Pada dasarnya, kata “Islam” dan “Ternate” tentu saja merujuk pada dua makna yang berbeda: yang pertama, merujuk pada sebuah tatanan dengan sekumpulan nilai yang diyakini oleh pemeluknya sebagai way of life.
Sementara yang kedua, Ternate, berarti sebuah komunitas di wilayah tertentu, di mana kita berada di dalamnya. Karenanya, yang disebut sebagai masyarakat Ternate adalah mereka yang menjadi bagian dari komunitas di wilayah dimaksud.
Dalam perkembangannya, Islam dan Ternate menjadi dua kata yang sering harus berjalan beriringan; Islam menjadi bagian dari kehidupan masyarakat Ternate, sebaliknya masyarakat Ternate juga menjadi sangat identik dengan Islam, sehingga nilai-nilai yang diproduksi oleh Islam niscaya dengan sendirinya banyak melandasi perumusan nilai-nilai kehidupan dan perilaku masyarakat Ternate.
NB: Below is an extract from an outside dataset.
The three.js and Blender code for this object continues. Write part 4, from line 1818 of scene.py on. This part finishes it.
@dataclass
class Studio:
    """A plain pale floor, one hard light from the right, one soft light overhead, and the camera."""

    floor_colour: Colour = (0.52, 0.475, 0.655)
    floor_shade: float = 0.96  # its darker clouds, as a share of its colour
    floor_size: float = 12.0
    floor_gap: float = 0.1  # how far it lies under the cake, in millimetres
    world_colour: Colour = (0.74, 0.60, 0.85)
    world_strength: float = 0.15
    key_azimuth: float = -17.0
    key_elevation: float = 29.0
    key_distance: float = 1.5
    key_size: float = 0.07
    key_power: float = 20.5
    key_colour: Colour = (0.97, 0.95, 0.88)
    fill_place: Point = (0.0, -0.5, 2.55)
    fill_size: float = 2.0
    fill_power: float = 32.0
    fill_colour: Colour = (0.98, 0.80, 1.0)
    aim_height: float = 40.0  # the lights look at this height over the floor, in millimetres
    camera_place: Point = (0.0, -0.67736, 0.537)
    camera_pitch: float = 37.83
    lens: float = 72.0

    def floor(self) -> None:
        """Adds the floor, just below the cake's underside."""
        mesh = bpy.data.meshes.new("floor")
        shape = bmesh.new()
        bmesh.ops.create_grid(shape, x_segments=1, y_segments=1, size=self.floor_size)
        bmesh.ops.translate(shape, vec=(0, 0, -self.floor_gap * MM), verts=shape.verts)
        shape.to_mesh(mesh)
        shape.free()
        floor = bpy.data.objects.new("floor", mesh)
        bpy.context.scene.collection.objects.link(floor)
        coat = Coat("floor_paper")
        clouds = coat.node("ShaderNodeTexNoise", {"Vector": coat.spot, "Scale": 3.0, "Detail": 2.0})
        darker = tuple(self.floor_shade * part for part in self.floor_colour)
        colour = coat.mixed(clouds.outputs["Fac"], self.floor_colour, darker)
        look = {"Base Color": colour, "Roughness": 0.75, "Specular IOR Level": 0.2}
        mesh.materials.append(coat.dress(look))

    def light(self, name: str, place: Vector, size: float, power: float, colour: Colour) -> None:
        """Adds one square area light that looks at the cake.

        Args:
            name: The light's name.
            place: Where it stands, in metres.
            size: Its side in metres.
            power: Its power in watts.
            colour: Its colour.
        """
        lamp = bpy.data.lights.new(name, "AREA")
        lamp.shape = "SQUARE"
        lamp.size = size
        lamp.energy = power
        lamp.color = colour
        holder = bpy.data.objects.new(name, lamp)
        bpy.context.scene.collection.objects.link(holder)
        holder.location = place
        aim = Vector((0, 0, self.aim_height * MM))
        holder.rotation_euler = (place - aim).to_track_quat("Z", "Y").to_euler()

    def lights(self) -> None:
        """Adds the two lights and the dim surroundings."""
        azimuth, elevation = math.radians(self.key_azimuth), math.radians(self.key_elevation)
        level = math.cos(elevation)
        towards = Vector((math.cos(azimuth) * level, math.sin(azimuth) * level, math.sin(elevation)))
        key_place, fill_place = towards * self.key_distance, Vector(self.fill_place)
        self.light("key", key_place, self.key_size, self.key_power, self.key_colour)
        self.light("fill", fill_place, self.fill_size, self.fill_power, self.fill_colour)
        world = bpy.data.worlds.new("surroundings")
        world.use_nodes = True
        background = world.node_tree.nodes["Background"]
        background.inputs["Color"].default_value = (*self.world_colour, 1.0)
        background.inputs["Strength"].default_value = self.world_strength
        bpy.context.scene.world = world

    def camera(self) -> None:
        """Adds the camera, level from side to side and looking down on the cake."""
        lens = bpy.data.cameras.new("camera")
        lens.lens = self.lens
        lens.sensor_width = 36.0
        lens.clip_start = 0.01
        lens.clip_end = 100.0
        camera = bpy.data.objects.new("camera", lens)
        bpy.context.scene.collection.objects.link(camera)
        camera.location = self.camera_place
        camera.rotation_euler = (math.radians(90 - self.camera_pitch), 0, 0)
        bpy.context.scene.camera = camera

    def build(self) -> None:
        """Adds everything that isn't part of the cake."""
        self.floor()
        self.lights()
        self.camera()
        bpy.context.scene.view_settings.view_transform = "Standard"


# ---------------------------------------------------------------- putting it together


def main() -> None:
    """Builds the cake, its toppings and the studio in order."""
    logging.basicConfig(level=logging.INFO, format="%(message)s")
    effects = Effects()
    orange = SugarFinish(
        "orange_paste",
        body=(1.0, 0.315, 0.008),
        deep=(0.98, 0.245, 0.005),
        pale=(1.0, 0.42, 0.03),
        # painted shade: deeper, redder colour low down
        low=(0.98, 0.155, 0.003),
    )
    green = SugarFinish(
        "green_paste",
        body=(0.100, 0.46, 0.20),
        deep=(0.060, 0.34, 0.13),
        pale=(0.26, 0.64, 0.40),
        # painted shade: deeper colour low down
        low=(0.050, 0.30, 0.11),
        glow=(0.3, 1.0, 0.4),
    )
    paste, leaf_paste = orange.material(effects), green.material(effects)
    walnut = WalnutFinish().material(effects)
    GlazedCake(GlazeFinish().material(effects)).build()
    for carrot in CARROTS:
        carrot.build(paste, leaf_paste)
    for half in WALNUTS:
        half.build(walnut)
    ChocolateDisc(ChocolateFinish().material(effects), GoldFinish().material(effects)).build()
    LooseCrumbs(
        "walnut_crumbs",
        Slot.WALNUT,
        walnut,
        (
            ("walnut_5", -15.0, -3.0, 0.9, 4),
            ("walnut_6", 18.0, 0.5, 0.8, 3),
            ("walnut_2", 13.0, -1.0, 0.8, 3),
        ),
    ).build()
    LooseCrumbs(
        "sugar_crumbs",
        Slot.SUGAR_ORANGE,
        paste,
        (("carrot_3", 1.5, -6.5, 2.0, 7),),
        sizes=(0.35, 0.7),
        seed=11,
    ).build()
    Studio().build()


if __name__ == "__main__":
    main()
Tak terkecuali dalam mengekspresikan gagasan-gagasan tentang politik, seperti konsep kekuasaan, penguasa atau sultan, hubungan penguasa dengan rakyat, serta hal-hal lain yang berada dalam ranah politik.
Tentang konsep kekuasaan misalnya, dalam tradisi politik Ternate, berkembang ajaran bahwa penguasa memerintah berdasarkan mandat dari Tuhan, dan bukan dari rakyat.
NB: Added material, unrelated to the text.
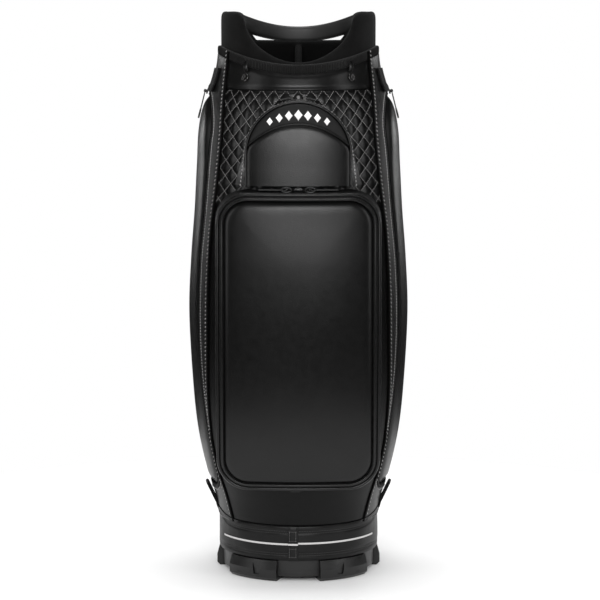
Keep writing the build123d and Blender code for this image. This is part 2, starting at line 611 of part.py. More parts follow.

Jika ditelusuri, ajaran ini, antara lain, pernah berkembang dalam tradisi politik di zaman dinasti Umayyah dan Abbasyiah, di mana penguasa dianggap sebagai “bayangan Tuhan di muka bumi” (zillullah fil Ard).
Rorasa
Dalam hal ini, bangsa Ternate menjadikan Islam historis sebagai dasar perumusan etik bagi perilaku politik para penguasa di kerajaan. Gambaran tentang tesis tersebut misalnya tampak dalam sastra lisan Ternate semisal Rorasa (Bobaso se Rasai).
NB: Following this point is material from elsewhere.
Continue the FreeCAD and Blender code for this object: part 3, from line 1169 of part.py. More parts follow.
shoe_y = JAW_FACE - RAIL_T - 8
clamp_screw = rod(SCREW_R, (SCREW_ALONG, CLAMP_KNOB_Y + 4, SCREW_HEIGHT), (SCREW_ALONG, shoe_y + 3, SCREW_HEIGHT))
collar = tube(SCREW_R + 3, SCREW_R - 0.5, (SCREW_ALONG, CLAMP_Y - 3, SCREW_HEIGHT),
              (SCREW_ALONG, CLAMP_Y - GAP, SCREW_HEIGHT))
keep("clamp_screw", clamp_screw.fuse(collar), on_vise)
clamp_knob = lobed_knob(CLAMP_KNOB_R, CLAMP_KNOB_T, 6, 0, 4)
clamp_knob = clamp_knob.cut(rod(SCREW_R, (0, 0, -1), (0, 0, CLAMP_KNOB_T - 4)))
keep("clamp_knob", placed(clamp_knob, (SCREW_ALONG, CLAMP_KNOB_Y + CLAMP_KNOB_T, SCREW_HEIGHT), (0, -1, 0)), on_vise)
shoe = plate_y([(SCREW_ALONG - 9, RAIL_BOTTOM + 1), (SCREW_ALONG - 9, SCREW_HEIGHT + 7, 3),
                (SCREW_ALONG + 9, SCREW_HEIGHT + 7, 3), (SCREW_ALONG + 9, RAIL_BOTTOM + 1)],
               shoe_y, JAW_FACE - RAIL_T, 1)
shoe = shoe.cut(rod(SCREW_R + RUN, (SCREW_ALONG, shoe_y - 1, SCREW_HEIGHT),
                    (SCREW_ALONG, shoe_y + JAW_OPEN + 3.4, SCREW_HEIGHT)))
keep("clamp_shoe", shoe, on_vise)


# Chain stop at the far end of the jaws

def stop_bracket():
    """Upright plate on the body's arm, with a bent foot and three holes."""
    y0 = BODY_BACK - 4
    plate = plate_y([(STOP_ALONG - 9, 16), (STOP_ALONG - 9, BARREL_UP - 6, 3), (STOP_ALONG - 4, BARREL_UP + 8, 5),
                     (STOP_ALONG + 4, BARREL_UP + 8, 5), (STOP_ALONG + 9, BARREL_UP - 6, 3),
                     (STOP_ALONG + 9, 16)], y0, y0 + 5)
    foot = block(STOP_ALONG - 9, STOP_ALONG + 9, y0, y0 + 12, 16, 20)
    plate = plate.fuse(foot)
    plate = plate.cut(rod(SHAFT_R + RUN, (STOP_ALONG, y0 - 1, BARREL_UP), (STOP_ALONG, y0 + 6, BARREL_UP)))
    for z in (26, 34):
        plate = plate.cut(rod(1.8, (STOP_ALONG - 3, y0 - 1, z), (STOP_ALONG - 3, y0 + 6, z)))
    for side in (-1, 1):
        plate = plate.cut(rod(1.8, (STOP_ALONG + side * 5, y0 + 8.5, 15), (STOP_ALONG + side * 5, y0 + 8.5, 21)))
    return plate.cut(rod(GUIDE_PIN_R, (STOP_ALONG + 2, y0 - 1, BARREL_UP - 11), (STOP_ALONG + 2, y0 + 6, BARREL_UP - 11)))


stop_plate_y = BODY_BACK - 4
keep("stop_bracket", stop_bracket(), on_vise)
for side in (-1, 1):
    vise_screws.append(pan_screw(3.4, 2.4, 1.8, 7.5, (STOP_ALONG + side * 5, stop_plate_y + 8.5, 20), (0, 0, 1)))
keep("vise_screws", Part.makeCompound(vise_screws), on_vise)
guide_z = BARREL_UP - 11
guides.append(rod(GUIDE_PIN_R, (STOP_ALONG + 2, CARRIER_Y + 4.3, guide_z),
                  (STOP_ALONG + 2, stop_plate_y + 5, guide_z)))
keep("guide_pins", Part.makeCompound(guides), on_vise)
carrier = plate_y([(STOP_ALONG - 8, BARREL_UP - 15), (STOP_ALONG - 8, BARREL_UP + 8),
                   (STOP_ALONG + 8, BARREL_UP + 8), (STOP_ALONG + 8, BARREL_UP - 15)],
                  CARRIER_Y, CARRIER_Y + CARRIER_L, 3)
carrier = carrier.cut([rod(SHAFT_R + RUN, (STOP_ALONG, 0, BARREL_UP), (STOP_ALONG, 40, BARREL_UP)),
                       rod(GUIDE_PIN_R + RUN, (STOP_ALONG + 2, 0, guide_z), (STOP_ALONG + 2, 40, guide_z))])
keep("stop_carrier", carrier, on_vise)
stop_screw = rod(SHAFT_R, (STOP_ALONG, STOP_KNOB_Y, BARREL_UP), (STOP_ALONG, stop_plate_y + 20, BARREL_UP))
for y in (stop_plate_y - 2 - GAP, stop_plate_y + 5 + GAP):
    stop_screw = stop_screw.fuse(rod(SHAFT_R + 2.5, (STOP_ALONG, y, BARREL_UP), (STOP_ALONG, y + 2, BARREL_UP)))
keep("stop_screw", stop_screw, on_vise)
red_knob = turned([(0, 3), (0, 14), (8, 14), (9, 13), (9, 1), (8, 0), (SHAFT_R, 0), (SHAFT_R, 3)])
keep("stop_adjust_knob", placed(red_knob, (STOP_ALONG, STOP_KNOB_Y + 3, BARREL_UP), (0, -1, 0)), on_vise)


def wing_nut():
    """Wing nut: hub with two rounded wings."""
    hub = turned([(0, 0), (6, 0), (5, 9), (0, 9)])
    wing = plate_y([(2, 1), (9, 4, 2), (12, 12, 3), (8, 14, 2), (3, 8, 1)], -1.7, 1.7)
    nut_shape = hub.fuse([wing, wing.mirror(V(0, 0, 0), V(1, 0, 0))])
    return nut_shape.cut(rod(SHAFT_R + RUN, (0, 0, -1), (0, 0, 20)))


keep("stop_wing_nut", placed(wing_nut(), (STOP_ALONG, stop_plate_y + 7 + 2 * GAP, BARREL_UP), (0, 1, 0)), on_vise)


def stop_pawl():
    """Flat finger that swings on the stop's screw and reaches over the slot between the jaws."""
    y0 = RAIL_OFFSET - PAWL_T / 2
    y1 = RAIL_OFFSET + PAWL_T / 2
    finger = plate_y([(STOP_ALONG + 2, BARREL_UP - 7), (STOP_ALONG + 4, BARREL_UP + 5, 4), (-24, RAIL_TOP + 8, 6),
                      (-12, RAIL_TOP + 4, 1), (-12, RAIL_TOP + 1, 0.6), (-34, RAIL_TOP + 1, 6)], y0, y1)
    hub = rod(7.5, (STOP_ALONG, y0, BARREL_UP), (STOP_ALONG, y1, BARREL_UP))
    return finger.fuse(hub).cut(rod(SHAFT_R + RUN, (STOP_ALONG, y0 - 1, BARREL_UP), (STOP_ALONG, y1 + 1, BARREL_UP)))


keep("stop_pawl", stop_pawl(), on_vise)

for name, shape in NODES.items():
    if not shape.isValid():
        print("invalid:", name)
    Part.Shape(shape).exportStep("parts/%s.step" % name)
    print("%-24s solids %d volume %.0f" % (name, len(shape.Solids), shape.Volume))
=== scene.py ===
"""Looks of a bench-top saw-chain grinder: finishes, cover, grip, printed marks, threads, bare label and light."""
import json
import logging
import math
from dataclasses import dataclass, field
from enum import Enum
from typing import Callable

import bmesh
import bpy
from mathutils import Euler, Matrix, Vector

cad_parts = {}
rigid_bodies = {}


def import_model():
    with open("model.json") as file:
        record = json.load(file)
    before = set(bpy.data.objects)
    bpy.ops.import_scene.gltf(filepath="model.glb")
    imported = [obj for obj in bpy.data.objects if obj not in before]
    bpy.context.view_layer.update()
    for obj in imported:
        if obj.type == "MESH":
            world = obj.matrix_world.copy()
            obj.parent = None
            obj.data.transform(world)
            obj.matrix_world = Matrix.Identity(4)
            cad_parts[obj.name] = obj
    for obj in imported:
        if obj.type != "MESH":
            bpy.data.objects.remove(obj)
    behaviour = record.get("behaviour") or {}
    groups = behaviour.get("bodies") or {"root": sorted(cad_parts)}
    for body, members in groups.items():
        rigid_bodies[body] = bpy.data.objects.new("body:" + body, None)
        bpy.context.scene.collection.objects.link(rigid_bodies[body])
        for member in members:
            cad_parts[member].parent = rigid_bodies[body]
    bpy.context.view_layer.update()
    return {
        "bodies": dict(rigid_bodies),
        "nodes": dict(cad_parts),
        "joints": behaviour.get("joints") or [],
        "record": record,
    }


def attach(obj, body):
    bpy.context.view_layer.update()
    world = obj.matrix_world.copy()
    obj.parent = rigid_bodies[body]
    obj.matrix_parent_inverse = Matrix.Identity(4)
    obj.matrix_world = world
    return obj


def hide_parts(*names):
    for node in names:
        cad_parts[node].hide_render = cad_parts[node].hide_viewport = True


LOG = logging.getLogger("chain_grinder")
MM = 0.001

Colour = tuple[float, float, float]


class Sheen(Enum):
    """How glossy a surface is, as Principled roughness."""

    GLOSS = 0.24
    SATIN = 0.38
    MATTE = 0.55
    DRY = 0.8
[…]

Dalam Rorasa perumusan Islam sebagai basis etika politik terlihat dengan jelas dan mengemuka. Rorasa jelas mendeskripsikan pengadopsian gelar-gelar politik serupa zaman dinasti Umayyah dan Abbasyiah, semisal "Sailillah Suba Jou Kolano Lamo-Lamo, Kahlifah magori-gori.,
“Engkau Khalifahturrasyid dan Tubaddilur Rasul kau pegang takbir perintah amar ma’aruf dan nahi mungkar, wayahkunul adilina bainal Rijali wan nisaa’i. Sailillah sembah Yang Dipertuan Agung, khalifah yang utama.” Demikian salah satu baitnya.
Oleh karenanya, untuk melihat gambaran tentang tradisi politik Islam Ternate ini, kita bisa melacaknya, antara lain, melalui berbagai pemikiran, tradisi politik dan kekuasaan yang pernah ada dalam khazanah Islam klasik, meskipun tampaknya periode yang dirujuk lebih pada masa dunia Muslim abad pertengahan —di mana unsur Persia banyak berpengaruh di dalamnya— yang oleh beberapa kalangan dianggap sebagai tidak mengakar baik dalam ajaran-ajaran al-Quran.
Sultan
Dalam konteks ini, sultan atau penguasa memang merupakan figur dan lembaga yang terpenting. Sultan dianggap sebagai orang yang mulia dan mempunyai berbagai kelebihan. Posisi sultan adalah setingkat dengan Nabi, dan sebagai pengganti Allah di muka bumi.